▶ EXERCISE TASK
Output all lines exactly.

▶ DATA BLOCK
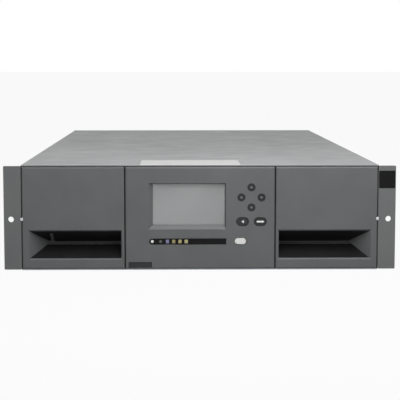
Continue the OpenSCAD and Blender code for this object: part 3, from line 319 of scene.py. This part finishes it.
def rings(stack):
    """Closed surface through a stack of rings (rows, columns, 3), with one face over each end ring.
    On turned and crowned pieces the end rings are shrunk to nearly a point."""
    rows, columns, _ = stack.shape
    faces = lattice(rows, columns).tolist()
    faces.append(list(range(columns))[::-1])
    faces.append(list(range((rows - 1) * columns, rows * columns)))
    return stack.reshape(-1, 3), faces


def rounded_outline(width, height, radius, count=12):
    """Outline of a rectangle with round corners: each corner is a quarter circle of that radius."""
    a = np.linspace(0, np.pi / 2, count)
    turns = np.concatenate([a, a + np.pi / 2, a + np.pi, a + 3 * np.pi / 2])
    sx = np.repeat([1, -1, -1, 1], count)
    sz = np.repeat([1, 1, -1, -1], count)
    x = sx * (width / 2 - radius) + radius * np.cos(turns)
    z = sz * (height / 2 - radius) + radius * np.sin(turns)
    return np.stack([x, z], -1)


def pad_stack(outline, x, z, front, back, crown, edge):
    """Rings of a pad seen from the front. Ring s of the outline lies at depth
    front + crown * s^2, then turns over a rounded edge and runs to the back plane."""
    s = np.array([0.001, 0.3, 0.6, 0.85, 1.0])
    turn = np.linspace(0, np.pi / 2, 5)[1:]
    size = np.abs(outline).max(0)
    scale = [np.array([k, k]) for k in s * (1 - edge / size.min())]
    depth = list(front + crown * s ** 2)
    inner = 1 - edge / size
    for a in turn:
        scale.append(inner + (edge / size) * np.sin(a))
        depth.append(front + crown + edge * (1 - np.cos(a)))
    scale += [np.array([1.0, 1.0]), np.array([0.001, 0.001])]
    depth += [back, back]
    stack = [np.stack([x + outline[:, 0] * k[0], np.full(len(outline), d), z + outline[:, 1] * k[1]], -1)
             for k, d in zip(scale, depth)]
    return np.array(stack)[:, ::-1]


def pad(name, outline, place, front, back, crown, edge, body, slot, material):
    """A pad of any star-shaped outline, standing on the front of the object."""
    points, faces = rings(pad_stack(outline, place[0], place[1], front, back, crown, edge))
    return piece(name, points, faces, body, slot, material)


def joined(parts):
    """Joins (points, faces) pairs into one pair."""
    points, faces, start = [], [], 0
    for p, f in parts:
        points.append(np.asarray(p))
        faces += [[start + int(i) for i in face] for face in f]
        start += len(p)
    return np.concatenate(points), faces


def block(low, high, edge=0.0):
    """Brick between two corners with its edges cut at 45 degrees: rings of eight points, drawn in by
    the edge at the bottom and the top."""
    low, high = np.array(low, float), np.array(high, float)
    e = max(edge, 1e-5)
    (x0, y0, z0), (x1, y1, z1) = low, high

    def ring(inset, z):
        a, b, c, d = x0 + inset, x1 - inset, y0 + inset, y1 - inset
        return [[a + e, c, z], [b - e, c, z], [b, c + e, z], [b, d - e, z],
                [b - e, d, z], [a + e, d, z], [a, d - e, z], [a, c + e, z]]

    stack = np.array([ring(e, z0), ring(0, z0 + e), ring(0, z1 - e), ring(e, z1)])
    return rings(stack)


def turned(profile, centre, axis, count=32):
    """Surface of revolution: a profile of (radius, distance along the axis) turned round it."""
    a = np.linspace(0, 2 * np.pi, count, endpoint=False)
    profile = np.asarray(profile, float)
    r = np.maximum(profile[:, 0], 1e-6)[:, None]
    d = profile[:, 1][:, None] * np.ones_like(a)
    u, v = r * np.cos(a), r * np.sin(a)
    order = {"x": (d, u, v), "y": (v, d, u), "z": (u, v, d)}[axis]
    return rings(np.stack(order, -1) + np.asarray(centre, float))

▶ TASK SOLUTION
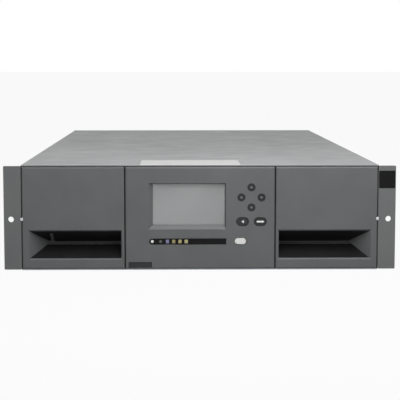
Continue the OpenSCAD and Blender code for this object: part 3, from line 319 of scene.py. This part finishes it.
def rings(stack):
    """Closed surface through a stack of rings (rows, columns, 3), with one face over each end ring.
    On turned and crowned pieces the end rings are shrunk to nearly a point."""
    rows, columns, _ = stack.shape
    faces = lattice(rows, columns).tolist()
    faces.append(list(range(columns))[::-1])
    faces.append(list(range((rows - 1) * columns, rows * columns)))
    return stack.reshape(-1, 3), faces


def rounded_outline(width, height, radius, count=12):
    """Outline of a rectangle with round corners: each corner is a quarter circle of that radius."""
    a = np.linspace(0, np.pi / 2, count)
    turns = np.concatenate([a, a + np.pi / 2, a + np.pi, a + 3 * np.pi / 2])
    sx = np.repeat([1, -1, -1, 1], count)
    sz = np.repeat([1, 1, -1, -1], count)
    x = sx * (width / 2 - radius) + radius * np.cos(turns)
    z = sz * (height / 2 - radius) + radius * np.sin(turns)
    return np.stack([x, z], -1)


def pad_stack(outline, x, z, front, back, crown, edge):
    """Rings of a pad seen from the front. Ring s of the outline lies at depth
    front + crown * s^2, then turns over a rounded edge and runs to the back plane."""
    s = np.array([0.001, 0.3, 0.6, 0.85, 1.0])
    turn = np.linspace(0, np.pi / 2, 5)[1:]
    size = np.abs(outline).max(0)
    scale = [np.array([k, k]) for k in s * (1 - edge / size.min())]
    depth = list(front + crown * s ** 2)
    inner = 1 - edge / size
    for a in turn:
        scale.append(inner + (edge / size) * np.sin(a))
        depth.append(front + crown + edge * (1 - np.cos(a)))
    scale += [np.array([1.0, 1.0]), np.array([0.001, 0.001])]
    depth += [back, back]
    stack = [np.stack([x + outline[:, 0] * k[0], np.full(len(outline), d), z + outline[:, 1] * k[1]], -1)
             for k, d in zip(scale, depth)]
    return np.array(stack)[:, ::-1]


def pad(name, outline, place, front, back, crown, edge, body, slot, material):
    """A pad of any star-shaped outline, standing on the front of the object."""
    points, faces = rings(pad_stack(outline, place[0], place[1], front, back, crown, edge))
    return piece(name, points, faces, body, slot, material)


def joined(parts):
    """Joins (points, faces) pairs into one pair."""
    points, faces, start = [], [], 0
    for p, f in parts:
        points.append(np.asarray(p))
        faces += [[start + int(i) for i in face] for face in f]
        start += len(p)
    return np.concatenate(points), faces


def block(low, high, edge=0.0):
    """Brick between two corners with its edges cut at 45 degrees: rings of eight points, drawn in by
    the edge at the bottom and the top."""
    low, high = np.array(low, float), np.array(high, float)
    e = max(edge, 1e-5)
    (x0, y0, z0), (x1, y1, z1) = low, high

    def ring(inset, z):
        a, b, c, d = x0 + inset, x1 - inset, y0 + inset, y1 - inset
        return [[a + e, c, z], [b - e, c, z], [b, c + e, z], [b, d - e, z],
                [b - e, d, z], [a + e, d, z], [a, d - e, z], [a, c + e, z]]

    stack = np.array([ring(e, z0), ring(0, z0 + e), ring(0, z1 - e), ring(e, z1)])
    return rings(stack)


def turned(profile, centre, axis, count=32):
    """Surface of revolution: a profile of (radius, distance along the axis) turned round it."""
    a = np.linspace(0, 2 * np.pi, count, endpoint=False)
    profile = np.asarray(profile, float)
    r = np.maximum(profile[:, 0], 1e-6)[:, None]
    d = profile[:, 1][:, None] * np.ones_like(a)
    u, v = r * np.cos(a), r * np.sin(a)
    order = {"x": (d, u, v), "y": (v, d, u), "z": (u, v, d)}[axis]
    return rings(np.stack(order, -1) + np.asarray(centre, float))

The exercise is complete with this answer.